Tuesday, January 27, 2009

Perspective on controversies

Thinking people always contest with one another as to whether they have all the facts, whether they are interpreting the facts correctly, or whether the facts are relevant to the decisions that need to be made. Unfortunately, we are often not well schooled in the mechanisms and cadences of effective dispute. Emotion becomes the energy behind a debate. Rationality, willingness to accept the incompleteness of our knowledge and humility give way to overconfidence and hubris. Sometimes it is science - what do we really know about global warming versus the wild claims from both sides? Sometimes it is economics - what are the appropriate actions to take in the wake of an asset bubble deflation? Almost always it is really just opinion and loud shouts.

It is refreshing sometimes to look back on past debates. Not how they were resolved, though that is of course interesting. Rather, what is interesting is what we have forgotten about how they began and what was thought to be known at the time with complete certainty.

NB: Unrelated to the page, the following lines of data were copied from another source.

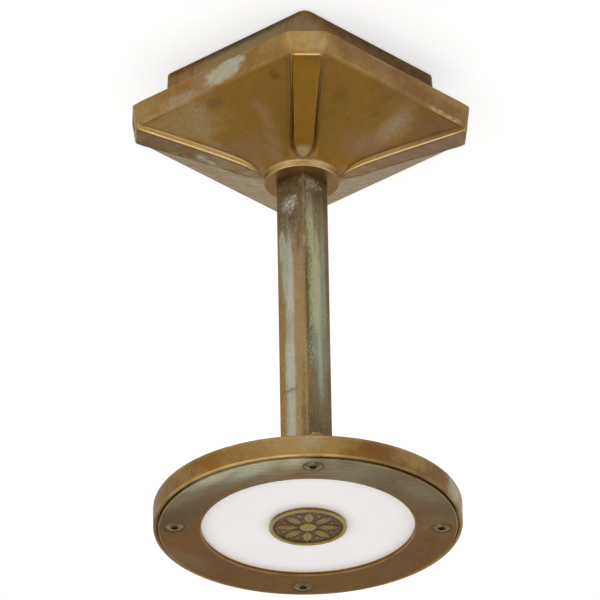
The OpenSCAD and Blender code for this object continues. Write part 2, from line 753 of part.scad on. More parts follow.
module top_washer() {
    color([0.7, 0.7, 0.72]) translate([0, 0, z_collar_in])
        tube(washer_r, nipple_r + hole_gap, top_washer_t);
}

module top_nipple() {
    color([0.7, 0.58, 0.3]) nipple(z_collar_low - nipple_in_plug, z_collar_in + top_nipple_up);
}

module top_plug() {
    color([0.7, 0.58, 0.3]) plug(z_collar_low - plug_l, 1);
}

module top_seal() {
    color([0.1, 0.1, 0.1]) seal_ring(z_collar_low - seal_wire_r * 0.9);
}

module stem_tube() {
    color([0.55, 0.5, 0.36]) difference() {
        translate([0, 0, z_pan_top]) round_square(stem_w, stem_corner_r, stem_drop);
        translate([0, 0, z_pan_top - over]) round_square(bore_w, bore_corner_r, stem_drop + 2 * over);
    }
}

module bottom_plug() {
    color([0.7, 0.58, 0.3]) plug(z_pan_top, -1);
}

z_bottom_nut_low = z_roof_low - bottom_washer_t - bottom_nut_h;

module bottom_nipple() {
    color([0.7, 0.58, 0.3]) nipple(z_bottom_nut_low, z_pan_top + nipple_in_plug);
}

module bottom_seal() {
    color([0.1, 0.1, 0.1]) seal_ring(z_pan_top + seal_wire_r * 0.9);
}

module bottom_washer() {
    color([0.7, 0.7, 0.72]) translate([0, 0, z_roof_low - bottom_washer_t])
        tube(washer_r, nipple_r + hole_gap, bottom_washer_t);
}

module bottom_nut() {
    color([0.7, 0.58, 0.3]) translate([0, 0, z_bottom_nut_low])
        hex_nut(nut_across, bottom_nut_h, nipple_r + thread_gap);
}

// Sheathed lead: from the driver's end round the box, down through the nipples into the head
stem_lead_z = wire_z - 3;
stem_lead_end = z_roof_low + 0.5;

module stem_lead() {
    side_x = boss_xy + 1.5;
    color([0.9, 0.9, 0.88]) lead([[driver_end, driver_y, stem_lead_z], [side_x, driver_y, stem_lead_z],
        [side_x, 0, stem_lead_z], [0, 0, stem_lead_z], [0, 0, stem_lead_end]], 5, lead_d / 2);
}

// Head
module pan_section() {
    edge = 1.2;
    polygon([[0, z_pan_top], [pan_r - edge, z_pan_top], [pan_r, z_pan_top - edge], [pan_r, z_rim_low],
        [rim_in_r, z_rim_low], [rim_in_r, z_bezel_seat], [rim_in_r - seat_w, z_bezel_seat],
        [rim_in_r - seat_w, z_roof_low], [inner_wall_out, z_roof_low], [inner_wall_out, z_seal_top],
        [inner_wall_in, z_seal_top], [inner_wall_in, z_roof_low], [0, z_roof_low]]);
}

module pan() {
    color([0.6, 0.47, 0.26]) difference() {
        union() {
            rotate_extrude($fn = 128) pan_section();
            at_corners(screw_r) translate([0, 0, z_bezel_seat])
                cylinder(r = pan_boss_r, h = z_roof_low - z_bezel_seat + pan_roof_t / 2);
        }
        translate([0, 0, z_roof_low - over]) cylinder(r = nipple_r + hole_gap, h = pan_roof_t + 2 * over);
        at_corners(screw_r) translate([0, 0, z_bezel_seat - over])
            cylinder(r = bezel_shank_r + thread_gap, h = screw_l + over);
        for (a = [0, 120, 240]) rotate(a) translate([board_screw_r, 0, z_roof_low - over])
            cylinder(r = m3_r + thread_gap, h = over + board_thread_l + 0.2);
    }
}

module ring_plate(z, r_out, r_in, t) {
    translate([0, 0, z]) tube(r_out, r_in, t);
}

module heat_pad() {
    color([0.55, 0.6, 0.7]) difference() {
        ring_plate(z_board_top, board_r - 1, board_window_r + 1, heat_pad_t);
        for (a = [0, 120, 240]) rotate(a) translate([board_screw_r, 0, z_board_top - over])
            cylinder(r = m3_r + hole_gap, h = heat_pad_t + 2 * over);
    }
}

module led_board() {
    color([0.94, 0.95, 0.94]) difference() {
        ring_plate(z_board_low, board_r, board_window_r, board_t);
        for (a = [0, 120, 240]) rotate(a) translate([board_screw_r, 0, z_board_low - over])
            cylinder(r = m3_r + hole_gap, h = board_t + 2 * over);
    }
}

module led_ring(n, r, start) {
    led = 3.5;
    led_h = 0.7;
    for (i = [0 : n - 1]) rotate(start + i * 360 / n) translate([r, 0, z_board_low - led_h])
        translate([-led / 2, -led / 2, 0]) cube([led, led, led_h]);
}

module leds() {
    color([0.95, 0.85, 0.35]) {
        led_ring(leds_in, led_r_in, 180 / leds_in);
        led_ring(leds_out, led_r_out, 180 / leds_out);
    }
}

module board_screws() {
    color([0.7, 0.7, 0.72]) for (a = [0, 120, 240])
        rotate(a) translate([board_screw_r, 0, z_board_low])
            cheese_screw(m3_r, m3_head_r, 1.5, board_t + heat_pad_t + board_thread_l);
}

connector_w = 7;
connector_l = 6;
fine_r = fine_wire_d / 2;
fine_gap = 1.6;                             // half the distance between the two fine leads
fine_z = z_bottom_nut_low - fine_r - 0.35;
connector_h = z_board_low - fine_z + fine_r + 0.25;
at_connector = 45;                          // direction of the connector, between LEDs and screws

module board_connector() {
    color([0.96, 0.95, 0.9]) rotate(at_connector) difference() {
        translate([connector_at - connector_l, -connector_w / 2, z_board_low - connector_h])
            cube([connector_l, connector_w, connector_h]);
        for (s = [-1, 1]) translate([connector_at - connector_l - over, s * fine_gap, fine_z])
            rotate([0, 90, 0]) cylinder(r = fine_r + thread_gap, h = 3 + over, $fn = 24);
    }
}

module fine_lead(y) {
    end_x = connector_at - connector_l + 2.5;
    rotate(at_connector) lead([[0, y, stem_lead_end], [0, y, fine_z], [end_x, y, fine_z]], 1, fine_r);
}

module board_leads() {
    color([0.8, 0.15, 0.1]) fine_lead(fine_gap);
    color([0.1, 0.1, 0.1]) fine_lead(-fine_gap);
}

module opal_seal() {
    over_wall = 0.6;                        // the ring is a little wider than the wall it lies on
    color([0.92, 0.92, 0.9])
        ring_plate(z_opal_top, inner_wall_out + over_wall, inner_wall_in - over_wall, opal_seal_t);
}

module opal_disc() {
    color([0.92, 0.9, 0.9]) translate([0, 0, z_bezel_seat]) cylinder(r = opal_r, h = opal_t, $fn = 128);
}

module bezel_ring() {
    edge = 0.3;
    color([0.5, 0.46, 0.36]) difference() {
        rotate_extrude($fn = 128) polygon([[window_r, z_bezel_seat], [bezel_r, z_bezel_seat],
            [bezel_r, z_bezel_low + edge], [bezel_r - edge, z_bezel_low],
            [window_r + edge, z_bezel_low], [window_r, z_bezel_low + edge]]);
        at_corners(screw_r) {
            translate([0, 0, z_bezel_low - over])
                cylinder(r = bezel_shank_r + hole_gap, h = bezel_t + 2 * over);
            translate([0, 0, z_bezel_low - over])
                cylinder(r1 = sink_r + over, r2 = sink_r - (bezel_t - 0.1), h = bezel_t - 0.1 + over);
        }
    }
}

// Raised countersunk screw with a six-lobe socket round a pin, its head's edge at z = 0
module bezel_screw() {
    cone_h = bezel_t - head_sink - 0.1;
    ball_r = (pow(bezel_head_r, 2) + pow(head_dome, 2)) / (2 * head_dome);
    lobe_r = 0.5;
    lobe_at = 1.2;
    difference() {
        union() {
            cylinder(r1 = bezel_head_r, r2 = bezel_head_r - cone_h, h = cone_h);
            cylinder(r = bezel_shank_r, h = screw_l - 1.5);
            intersection() {
                translate([0, 0, ball_r - head_dome]) sphere(r = ball_r, $fn = 96);
                translate([0, 0, -2]) cylinder(r = bezel_head_r, h = 2);
            }
        }
        difference() {
            translate([0, 0, -2]) {
                cylinder(r = lobe_at, h = 3);
                for (a = [0 : 60 : 300])
                    rotate(a) translate([lobe_at, 0, 0]) cylinder(r = lobe_r, h = 3, $fn = 24);
            }
            translate([0, 0, -head_dome + 0.25]) cylinder(r = 0.45, h = 3, $fn = 24);
        }
    }
}

module bezel_screws() {
    color([0.42, 0.36, 0.27]) at_corners(screw_r) translate([0, 0, z_head]) bezel_screw();
}

module medallion_pad() {
    color([0.3, 0.3, 0.3]) translate([0, 0, z_bezel_seat - pad_t])
        cylinder(d = medallion_d - 4, h = pad_t);
}

// Medallion: a raised rim, a sunk field and a rosette of pointed petals round a button
module medallion() {
    r = medallion_d / 2;
    rim_w = 2.4;
    field = 0.9;
    petal_in = r * 0.26;
    petal_out = r * 0.8;
    petal_h = 0.65;
    petal_l = petal_out - petal_in;
    petal_w = 360 / petals * 0.105 * r / 20;
    arc_r = (pow(petal_l / 2, 2) + pow(petal_w / 2, 2)) / petal_w;
    z_back = z_bezel_seat - pad_t;
    z_field = z_back - medallion_t + field;
    color([0.55, 0.47, 0.24]) {
        rotate_extrude($fn = 96) polygon([[0, z_back], [r - 0.4, z_back], [r, z_back - 0.4],
            [r, z_back - medallion_t + 0.5], [r - 0.5, z_back - medallion_t],
            [r - rim_w + 0.6, z_back - medallion_t], [r - rim_w, z_field], [0, z_field]]);
        for (i = [0 : petals - 1]) rotate(i * 360 / petals)
            translate([(petal_in + petal_out) / 2, 0, z_field - petal_h]) intersection() {
                translate([0, arc_r - petal_w / 2, 0]) cylinder(r = arc_r, h = petal_h + 0.3);
                translate([0, petal_w / 2 - arc_r, 0]) cylinder(r = arc_r, h = petal_h + 0.3);
            }
        translate([0, 0, z_field - petal_h])
            cylinder(r1 = petal_in - 1.6, r2 = petal_in - 0.8, h = petal_h + 0.3);
    }
}

ceiling_foam();
ceiling_box();
cable_grommet();
terminal_block();
terminal_screws();
driver();
driver_screws();
earth_tag();
earth_screw();
supply_leads();
earth_lead();
mounting_plate();
plate_screws();
plate_edging();
canopy();
canopy_screws();
top_nut();
top_washer();
top_nipple();
top_plug();
top_seal();
stem_tube();
bottom_plug();
bottom_nipple();
bottom_seal();
bottom_washer();
bottom_nut();
stem_lead();
pan();
heat_pad();
led_board();
leds();
board_screws();
board_connector();
board_leads();
opal_seal();
opal_disc();
bezel_ring();
bezel_screws();
medallion_pad();
medallion();
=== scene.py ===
"""Outdoor ceiling light in aged brass: fine meshes and finishes round its CAD frame, a stage and a camera.

Metres throughout. The ceiling is z = 0 and the light hangs down from it on the Z axis. The canopy's sides are
square to X and Y, so its ribs, the stem's edges and the head's screws lie on the diagonals.
"""

import math
from collections import namedtuple

import bmesh
import bpy
from bpy.props import FloatProperty, FloatVectorProperty, IntProperty, PointerProperty
from mathutils import Matrix, Vector, noise
from mathutils.kdtree import KDTree


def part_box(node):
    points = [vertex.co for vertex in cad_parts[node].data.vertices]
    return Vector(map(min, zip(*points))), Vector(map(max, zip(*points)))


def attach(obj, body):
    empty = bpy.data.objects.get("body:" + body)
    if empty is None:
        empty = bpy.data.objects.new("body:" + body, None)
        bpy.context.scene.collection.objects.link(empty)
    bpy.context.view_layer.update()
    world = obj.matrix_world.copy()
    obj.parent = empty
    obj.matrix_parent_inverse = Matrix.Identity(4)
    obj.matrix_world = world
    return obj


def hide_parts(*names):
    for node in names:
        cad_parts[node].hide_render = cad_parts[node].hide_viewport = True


bl_info = {
    "name": "Ceiling light in aged brass",
    "version": (1, 0, 0),
    "blender": (4, 5, 0),
    "location": "View3D > Sidebar > Ceiling light",
    "description": "Fine meshes, aged finishes, stage and camera for an outdoor ceiling light",
    "category": "Object",
}

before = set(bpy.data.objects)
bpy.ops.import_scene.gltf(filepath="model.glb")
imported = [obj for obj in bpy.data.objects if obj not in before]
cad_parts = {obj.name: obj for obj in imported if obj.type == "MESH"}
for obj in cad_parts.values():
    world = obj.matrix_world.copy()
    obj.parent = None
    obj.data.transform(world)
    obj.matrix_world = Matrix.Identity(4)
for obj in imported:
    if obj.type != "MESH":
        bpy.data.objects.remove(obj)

MM = 0.001
ROOT2 = math.sqrt(2)
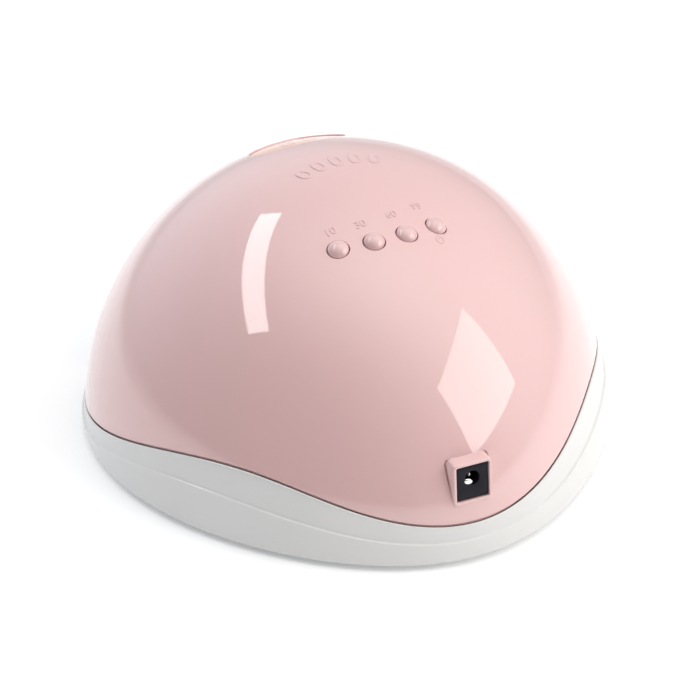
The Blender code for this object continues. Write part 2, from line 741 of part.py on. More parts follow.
def main():
    for old in list(bpy.data.objects):
        bpy.data.objects.remove(old)
    window, jack = surface_frame(0.0, WINDOW_Y), jack_frame()
    buttons = button_frames()
    board = surface_frame(0.0, BUTTON_Y)
    switches = []
    for frame in buttons:
        down = frame @ Vector((0, 0, -drop_to(frame, board, PLUNGER_DEPTH)))
        along = board.inverted() @ down
        switches.append(board @ Matrix.Translation((along.x, along.y, 0)))
    leds = led_frames()
    sensor = liner_frame(math.pi, SENSOR_Z)

    make_lower_housing()
    make_top_shell(buttons, board, window, jack)
    make_inner_liner(leds, sensor)
    make_front_bezel()
    make_base_tray()
    make_tray_fittings()
    make_screws()
    make_display(window)
    make_board(board, switches)
    make_buttons(buttons, board, switches)
    make_jack(jack)
    make_leds(leds)
    make_sensor(sensor)
    make_power_lead()


main()
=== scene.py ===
"""Looks of the dome-shaped UV LED nail lamp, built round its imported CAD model.

Numbers are millimetres and turn into metres where a mesh is made. +Z is up, the hand opening faces -Y and
the power jack faces +Y. The driving dimensions repeat the CAD model's, but gaps and edge rounds are finer.
"""

import math
import bmesh
import bpy
import numpy as np
from mathutils import Matrix, Vector
from mathutils.geometry import delaunay_2d_cdt


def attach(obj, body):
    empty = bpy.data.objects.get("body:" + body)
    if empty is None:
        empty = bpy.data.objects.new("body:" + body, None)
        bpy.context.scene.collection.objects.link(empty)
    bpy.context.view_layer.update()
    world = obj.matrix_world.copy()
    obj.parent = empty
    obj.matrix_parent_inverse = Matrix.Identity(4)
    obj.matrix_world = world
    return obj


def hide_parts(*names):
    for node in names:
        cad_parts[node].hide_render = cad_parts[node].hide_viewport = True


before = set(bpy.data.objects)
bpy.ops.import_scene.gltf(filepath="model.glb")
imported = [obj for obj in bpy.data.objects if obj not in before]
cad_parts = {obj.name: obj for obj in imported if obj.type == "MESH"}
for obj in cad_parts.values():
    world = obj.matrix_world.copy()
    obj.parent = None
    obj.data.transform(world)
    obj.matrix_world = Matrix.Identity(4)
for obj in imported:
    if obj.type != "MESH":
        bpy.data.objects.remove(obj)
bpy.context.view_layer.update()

MM = 0.001

# Outer dome.
HALF_WIDTH = 102.0
HALF_LENGTH = 107.5
HEIGHT = 106.0
EGG_TAPER = 0.08
EGG_SQUARENESS = 0.10
FRONT_LEAN = 9.0
BOTTOM_Z = 2.0
SHELL_WALL = 2.0

# Lower housing.
EDGE_WAVE = {"rear": 16.0, "crest": 31.0, "front": 9.0, "crest_deg": 52.0, "front_deg": 122.0}
RIDGE_WAVE = {"rear": 10.0, "crest": 19.5, "front": 4.4, "crest_deg": 60.0, "front_deg": 118.0}
PARTING_GAP = 0.5
LOWER_PROUD = 1.3
UPPER_PROUD = 0.45
RIDGE_ROUNDS = (0.5, 0.65)
RIDGE_SLOPE_DEG = 75.0
HOUSING_WALL = 2.4
PLATE_Z = (5.3, 7.9)

# Liner, hand opening and tray.
LINER_INSET = 17.0
LINER_WALL = 1.6
LINER_TOP = 74.0
LINER_POWER = 2.3
ARCH_HALF_WIDTH = 75.0
ARCH_HEIGHT = 52.0
ARCH_POWER = 2.6
BEZEL_WALL = 2.4
BEZEL_PROUD = 0.6
TRAY_Z = (2.0, 5.0)
TRAY_INSET = 3.1
SILL_PROUD = 0.5
FINGER_PITCH = 23.0
FOOT_PLACES = ((58.0, 62.0), (-58.0, 62.0), (-58.0, -66.0), (58.0, -66.0))
POST_INSET = 10.8
POST_ANGLES = (40.0, 100.0, -100.0, -40.0)
MAGNET_INSET = 9.5
MAGNET_RADIUS = 4.5
MAGNET_ANGLE = 72.0

# Buttons, window and jack.
BUTTON_PITCH = 13.5
BUTTON_Y = 31.5
BUTTON_ARC = 2.8
BUTTON_RADIUS = 3.97
BUTTON_CROWN = 2.3
BUTTON_HOLE = (4.38, 4.07)
BUTTON_HOLE_FILLET = 0.3
BUTTON_HOLE_TURN_DEG = -25.0
WINDOW_Y = -52.0
WINDOW_SIZE = (39.0, 19.0)
WINDOW_POWER = 2.4
WINDOW_SINK = 0.55
JACK_SIZE = (12.7, 13.8)
JACK_CENTRE_Y = 102.2
JACK_CENTRE_Z = 32.0
JACK_TILT_DEG = 5.0
JACK_BORE_RADIUS = 2.9
JACK_BORE_RISE = 1.6
HOOD_RIM = 1.3
HOOD_SWEEP = 0.15
HOOD_GROOVE = 0.75
LED_ROWS = ((22.0, 10, 115.0), (44.0, 8, 105.0), (62.0, 5, 100.0), (72.2, 1, 0.0))
LED_RADIUS = 2.4
SENSOR_Z = 62.0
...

Brian Switek has an interesting blog post, Ancient Armored Whales, on a long ago and long forgotten debate from the turn of the last century when paleontologists debated heatedly with one another as to whether ancient whales were armored. It makes us smile now, but these were not stupid people. Just overconfident in their facts or their interpretations. We can only smile if we are confident we have learned the lesson of humility about our facts and interpretations. Nothing I see suggests that we have.